§ **DIRECTION**
Print all the data, keeping every line exactly as it is.

----- SOURCE DATA

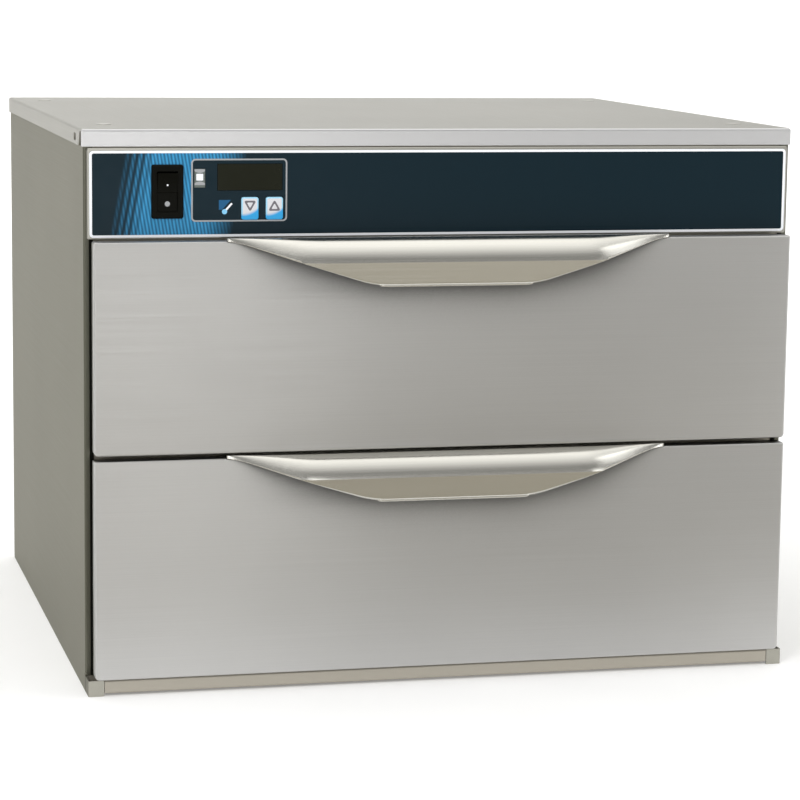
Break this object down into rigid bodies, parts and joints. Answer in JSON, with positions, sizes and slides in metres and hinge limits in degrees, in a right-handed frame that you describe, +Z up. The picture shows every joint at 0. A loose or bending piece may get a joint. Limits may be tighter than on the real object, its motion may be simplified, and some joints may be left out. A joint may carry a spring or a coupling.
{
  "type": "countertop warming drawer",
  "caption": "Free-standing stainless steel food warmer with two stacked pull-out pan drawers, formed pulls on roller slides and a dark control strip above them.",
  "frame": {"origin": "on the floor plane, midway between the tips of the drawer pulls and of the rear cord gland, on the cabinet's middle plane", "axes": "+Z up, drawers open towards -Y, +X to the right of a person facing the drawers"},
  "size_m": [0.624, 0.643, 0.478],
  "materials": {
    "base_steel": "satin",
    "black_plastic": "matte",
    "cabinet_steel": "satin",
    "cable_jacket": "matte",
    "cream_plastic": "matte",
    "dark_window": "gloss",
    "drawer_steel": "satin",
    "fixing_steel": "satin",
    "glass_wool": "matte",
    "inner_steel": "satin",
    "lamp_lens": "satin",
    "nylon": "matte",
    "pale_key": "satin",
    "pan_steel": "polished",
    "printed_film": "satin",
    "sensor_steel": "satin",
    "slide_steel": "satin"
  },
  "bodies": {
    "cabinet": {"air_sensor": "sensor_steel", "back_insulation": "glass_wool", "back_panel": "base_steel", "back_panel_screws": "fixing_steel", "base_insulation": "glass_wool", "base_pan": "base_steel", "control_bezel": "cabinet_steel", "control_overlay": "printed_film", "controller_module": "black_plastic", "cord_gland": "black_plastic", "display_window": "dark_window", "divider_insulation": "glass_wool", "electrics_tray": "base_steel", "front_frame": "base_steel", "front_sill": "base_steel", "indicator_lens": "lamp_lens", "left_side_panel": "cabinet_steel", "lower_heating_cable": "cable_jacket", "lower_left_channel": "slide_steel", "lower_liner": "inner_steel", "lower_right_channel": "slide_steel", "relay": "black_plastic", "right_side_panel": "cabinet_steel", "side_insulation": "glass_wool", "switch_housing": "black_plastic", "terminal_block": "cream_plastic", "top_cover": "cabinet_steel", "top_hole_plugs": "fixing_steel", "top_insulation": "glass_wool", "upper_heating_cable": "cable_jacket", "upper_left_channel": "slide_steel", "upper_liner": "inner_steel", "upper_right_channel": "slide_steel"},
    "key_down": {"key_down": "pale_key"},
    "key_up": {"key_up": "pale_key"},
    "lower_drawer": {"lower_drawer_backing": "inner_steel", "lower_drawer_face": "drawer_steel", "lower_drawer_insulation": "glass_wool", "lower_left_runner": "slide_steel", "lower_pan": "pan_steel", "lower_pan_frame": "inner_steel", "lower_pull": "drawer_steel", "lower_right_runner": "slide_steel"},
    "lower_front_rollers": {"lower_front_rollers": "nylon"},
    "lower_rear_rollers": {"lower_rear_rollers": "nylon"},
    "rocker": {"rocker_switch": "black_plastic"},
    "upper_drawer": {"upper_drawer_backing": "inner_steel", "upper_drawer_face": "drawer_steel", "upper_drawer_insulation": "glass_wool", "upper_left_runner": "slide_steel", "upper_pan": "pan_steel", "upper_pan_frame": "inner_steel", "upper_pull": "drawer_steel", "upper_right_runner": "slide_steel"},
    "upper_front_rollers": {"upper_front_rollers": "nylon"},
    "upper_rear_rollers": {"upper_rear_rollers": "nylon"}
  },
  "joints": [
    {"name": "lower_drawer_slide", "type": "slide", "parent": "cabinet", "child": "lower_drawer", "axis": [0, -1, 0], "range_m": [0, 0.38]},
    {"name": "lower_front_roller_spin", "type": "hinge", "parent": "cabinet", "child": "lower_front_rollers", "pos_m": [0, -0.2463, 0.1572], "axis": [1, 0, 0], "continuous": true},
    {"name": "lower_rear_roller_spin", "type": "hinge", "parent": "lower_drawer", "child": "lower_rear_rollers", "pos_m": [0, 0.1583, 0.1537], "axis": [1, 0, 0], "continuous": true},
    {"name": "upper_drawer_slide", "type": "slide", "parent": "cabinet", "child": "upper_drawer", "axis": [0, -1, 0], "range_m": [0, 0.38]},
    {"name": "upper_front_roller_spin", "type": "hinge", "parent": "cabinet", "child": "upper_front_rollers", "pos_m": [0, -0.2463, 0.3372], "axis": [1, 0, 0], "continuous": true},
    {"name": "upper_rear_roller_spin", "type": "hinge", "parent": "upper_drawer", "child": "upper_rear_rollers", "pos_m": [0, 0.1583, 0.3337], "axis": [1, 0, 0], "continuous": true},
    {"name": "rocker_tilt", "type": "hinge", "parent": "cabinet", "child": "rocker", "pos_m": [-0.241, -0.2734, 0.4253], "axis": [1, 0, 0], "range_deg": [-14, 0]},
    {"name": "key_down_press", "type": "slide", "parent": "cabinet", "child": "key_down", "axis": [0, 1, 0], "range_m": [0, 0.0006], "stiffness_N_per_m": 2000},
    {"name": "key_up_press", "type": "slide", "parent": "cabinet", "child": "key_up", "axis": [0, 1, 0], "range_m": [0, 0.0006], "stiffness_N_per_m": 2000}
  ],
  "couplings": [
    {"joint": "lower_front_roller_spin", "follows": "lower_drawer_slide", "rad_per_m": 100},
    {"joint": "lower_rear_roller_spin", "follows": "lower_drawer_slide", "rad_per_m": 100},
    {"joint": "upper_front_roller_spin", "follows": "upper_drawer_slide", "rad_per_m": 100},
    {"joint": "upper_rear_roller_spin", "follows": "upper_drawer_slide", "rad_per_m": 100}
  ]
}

----------

§ **SOLUTION BELOW**
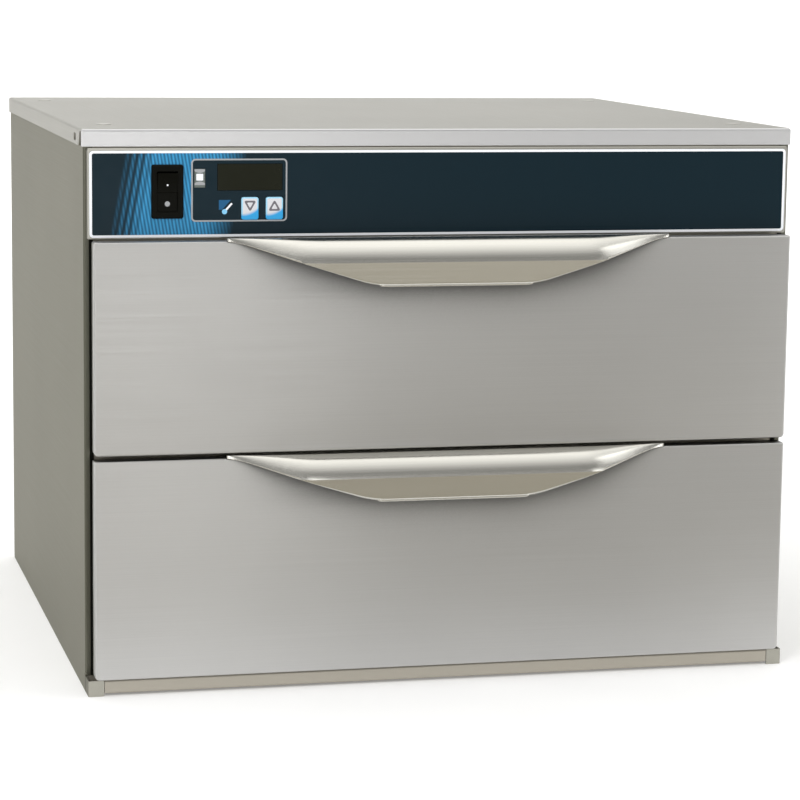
Break this object down into rigid bodies, parts and joints. Answer in JSON, with positions, sizes and slides in metres and hinge limits in degrees, in a right-handed frame that you describe, +Z up. The picture shows every joint at 0. A loose or bending piece may get a joint. Limits may be tighter than on the real object, its motion may be simplified, and some joints may be left out. A joint may carry a spring or a coupling.
{
  "type": "countertop warming drawer",
  "caption": "Free-standing stainless steel food warmer with two stacked pull-out pan drawers, formed pulls on roller slides and a dark control strip above them.",
  "frame": {"origin": "on the floor plane, midway between the tips of the drawer pulls and of the rear cord gland, on the cabinet's middle plane", "axes": "+Z up, drawers open towards -Y, +X to the right of a person facing the drawers"},
  "size_m": [0.624, 0.643, 0.478],
  "materials": {
    "base_steel": "satin",
    "black_plastic": "matte",
    "cabinet_steel": "satin",
    "cable_jacket": "matte",
    "cream_plastic": "matte",
    "dark_window": "gloss",
    "drawer_steel": "satin",
    "fixing_steel": "satin",
    "glass_wool": "matte",
    "inner_steel": "satin",
    "lamp_lens": "satin",
    "nylon": "matte",
    "pale_key": "satin",
    "pan_steel": "polished",
    "printed_film": "satin",
    "sensor_steel": "satin",
    "slide_steel": "satin"
  },
  "bodies": {
    "cabinet": {"air_sensor": "sensor_steel", "back_insulation": "glass_wool", "back_panel": "base_steel", "back_panel_screws": "fixing_steel", "base_insulation": "glass_wool", "base_pan": "base_steel", "control_bezel": "cabinet_steel", "control_overlay": "printed_film", "controller_module": "black_plastic", "cord_gland": "black_plastic", "display_window": "dark_window", "divider_insulation": "glass_wool", "electrics_tray": "base_steel", "front_frame": "base_steel", "front_sill": "base_steel", "indicator_lens": "lamp_lens", "left_side_panel": "cabinet_steel", "lower_heating_cable": "cable_jacket", "lower_left_channel": "slide_steel", "lower_liner": "inner_steel", "lower_right_channel": "slide_steel", "relay": "black_plastic", "right_side_panel": "cabinet_steel", "side_insulation": "glass_wool", "switch_housing": "black_plastic", "terminal_block": "cream_plastic", "top_cover": "cabinet_steel", "top_hole_plugs": "fixing_steel", "top_insulation": "glass_wool", "upper_heating_cable": "cable_jacket", "upper_left_channel": "slide_steel", "upper_liner": "inner_steel", "upper_right_channel": "slide_steel"},
    "key_down": {"key_down": "pale_key"},
    "key_up": {"key_up": "pale_key"},
    "lower_drawer": {"lower_drawer_backing": "inner_steel", "lower_drawer_face": "drawer_steel", "lower_drawer_insulation": "glass_wool", "lower_left_runner": "slide_steel", "lower_pan": "pan_steel", "lower_pan_frame": "inner_steel", "lower_pull": "drawer_steel", "lower_right_runner": "slide_steel"},
    "lower_front_rollers": {"lower_front_rollers": "nylon"},
    "lower_rear_rollers": {"lower_rear_rollers": "nylon"},
    "rocker": {"rocker_switch": "black_plastic"},
    "upper_drawer": {"upper_drawer_backing": "inner_steel", "upper_drawer_face": "drawer_steel", "upper_drawer_insulation": "glass_wool", "upper_left_runner": "slide_steel", "upper_pan": "pan_steel", "upper_pan_frame": "inner_steel", "upper_pull": "drawer_steel", "upper_right_runner": "slide_steel"},
    "upper_front_rollers": {"upper_front_rollers": "nylon"},
    "upper_rear_rollers": {"upper_rear_rollers": "nylon"}
  },
  "joints": [
    {"name": "lower_drawer_slide", "type": "slide", "parent": "cabinet", "child": "lower_drawer", "axis": [0, -1, 0], "range_m": [0, 0.38]},
    {"name": "lower_front_roller_spin", "type": "hinge", "parent": "cabinet", "child": "lower_front_rollers", "pos_m": [0, -0.2463, 0.1572], "axis": [1, 0, 0], "continuous": true},
    {"name": "lower_rear_roller_spin", "type": "hinge", "parent": "lower_drawer", "child": "lower_rear_rollers", "pos_m": [0, 0.1583, 0.1537], "axis": [1, 0, 0], "continuous": true},
    {"name": "upper_drawer_slide", "type": "slide", "parent": "cabinet", "child": "upper_drawer", "axis": [0, -1, 0], "range_m": [0, 0.38]},
    {"name": "upper_front_roller_spin", "type": "hinge", "parent": "cabinet", "child": "upper_front_rollers", "pos_m": [0, -0.2463, 0.3372], "axis": [1, 0, 0], "continuous": true},
    {"name": "upper_rear_roller_spin", "type": "hinge", "parent": "upper_drawer", "child": "upper_rear_rollers", "pos_m": [0, 0.1583, 0.3337], "axis": [1, 0, 0], "continuous": true},
    {"name": "rocker_tilt", "type": "hinge", "parent": "cabinet", "child": "rocker", "pos_m": [-0.241, -0.2734, 0.4253], "axis": [1, 0, 0], "range_deg": [-14, 0]},
    {"name": "key_down_press", "type": "slide", "parent": "cabinet", "child": "key_down", "axis": [0, 1, 0], "range_m": [0, 0.0006], "stiffness_N_per_m": 2000},
    {"name": "key_up_press", "type": "slide", "parent": "cabinet", "child": "key_up", "axis": [0, 1, 0], "range_m": [0, 0.0006], "stiffness_N_per_m": 2000}
  ],
  "couplings": [
    {"joint": "lower_front_roller_spin", "follows": "lower_drawer_slide", "rad_per_m": 100},
    {"joint": "lower_rear_roller_spin", "follows": "lower_drawer_slide", "rad_per_m": 100},
    {"joint": "upper_front_roller_spin", "follows": "upper_drawer_slide", "rad_per_m": 100},
    {"joint": "upper_rear_roller_spin", "follows": "upper_drawer_slide", "rad_per_m": 100}
  ]
}